Task statement: Determine the count of lines holding the string "parts". Return only the number.

──────── Material provided

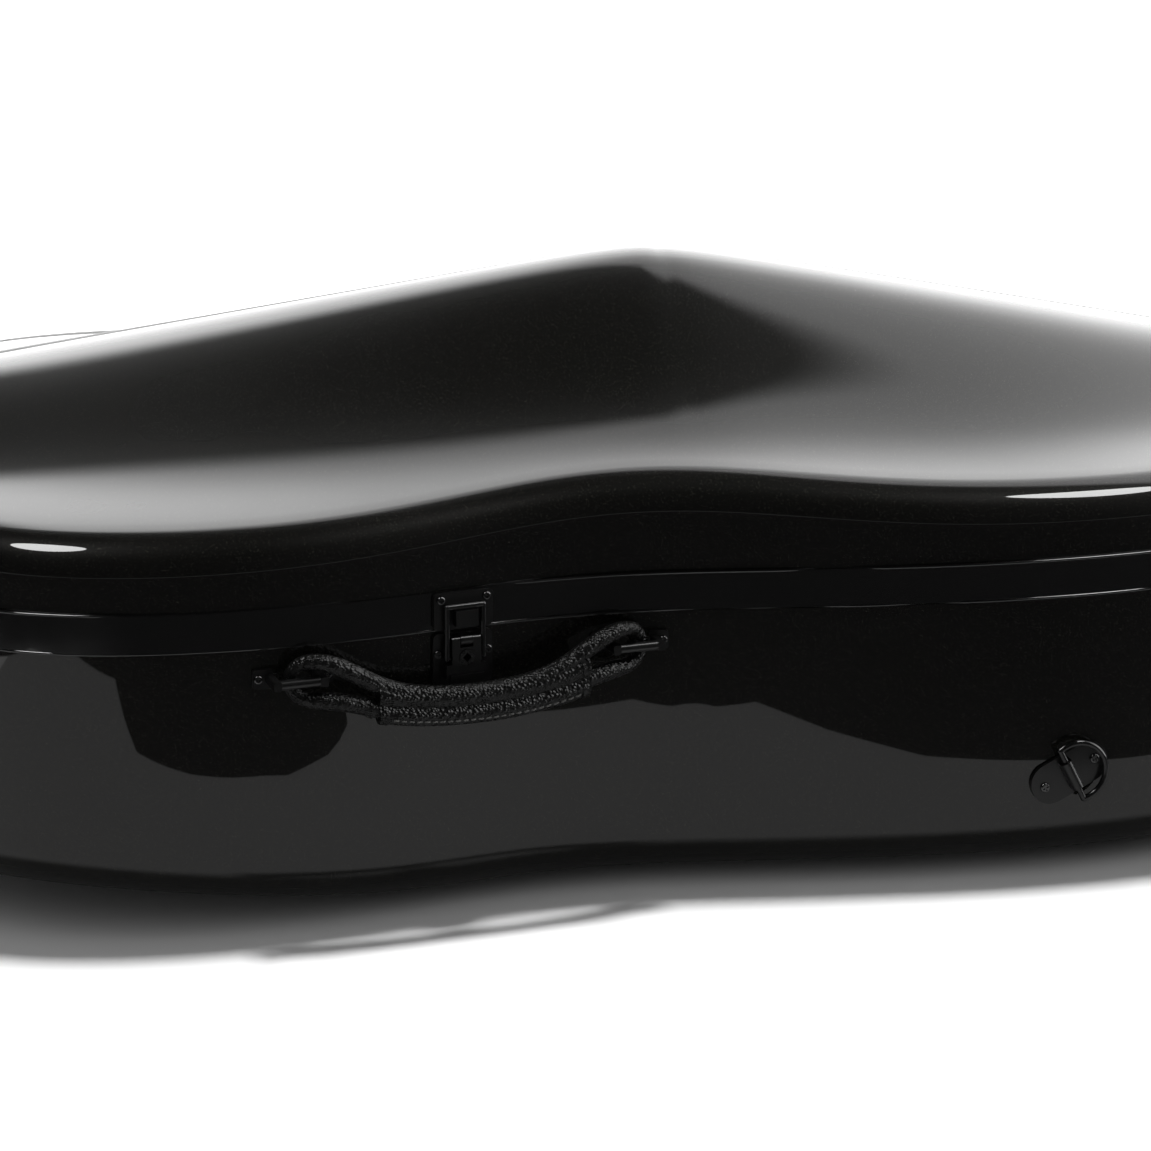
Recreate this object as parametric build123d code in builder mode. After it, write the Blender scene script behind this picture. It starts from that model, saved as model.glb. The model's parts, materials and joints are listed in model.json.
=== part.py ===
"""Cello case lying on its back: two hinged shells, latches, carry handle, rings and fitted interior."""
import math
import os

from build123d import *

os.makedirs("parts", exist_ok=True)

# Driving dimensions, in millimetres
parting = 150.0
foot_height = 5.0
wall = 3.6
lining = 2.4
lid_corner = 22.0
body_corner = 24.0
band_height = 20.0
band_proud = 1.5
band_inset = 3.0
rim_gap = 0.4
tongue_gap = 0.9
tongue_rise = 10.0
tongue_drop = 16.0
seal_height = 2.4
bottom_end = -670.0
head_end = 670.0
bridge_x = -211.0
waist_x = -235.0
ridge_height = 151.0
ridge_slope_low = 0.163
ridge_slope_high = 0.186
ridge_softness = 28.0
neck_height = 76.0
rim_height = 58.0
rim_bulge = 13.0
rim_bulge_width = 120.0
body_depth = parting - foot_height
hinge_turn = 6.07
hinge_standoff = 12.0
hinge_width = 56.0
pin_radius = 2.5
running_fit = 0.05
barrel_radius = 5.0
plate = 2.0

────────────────

Response to the task: 2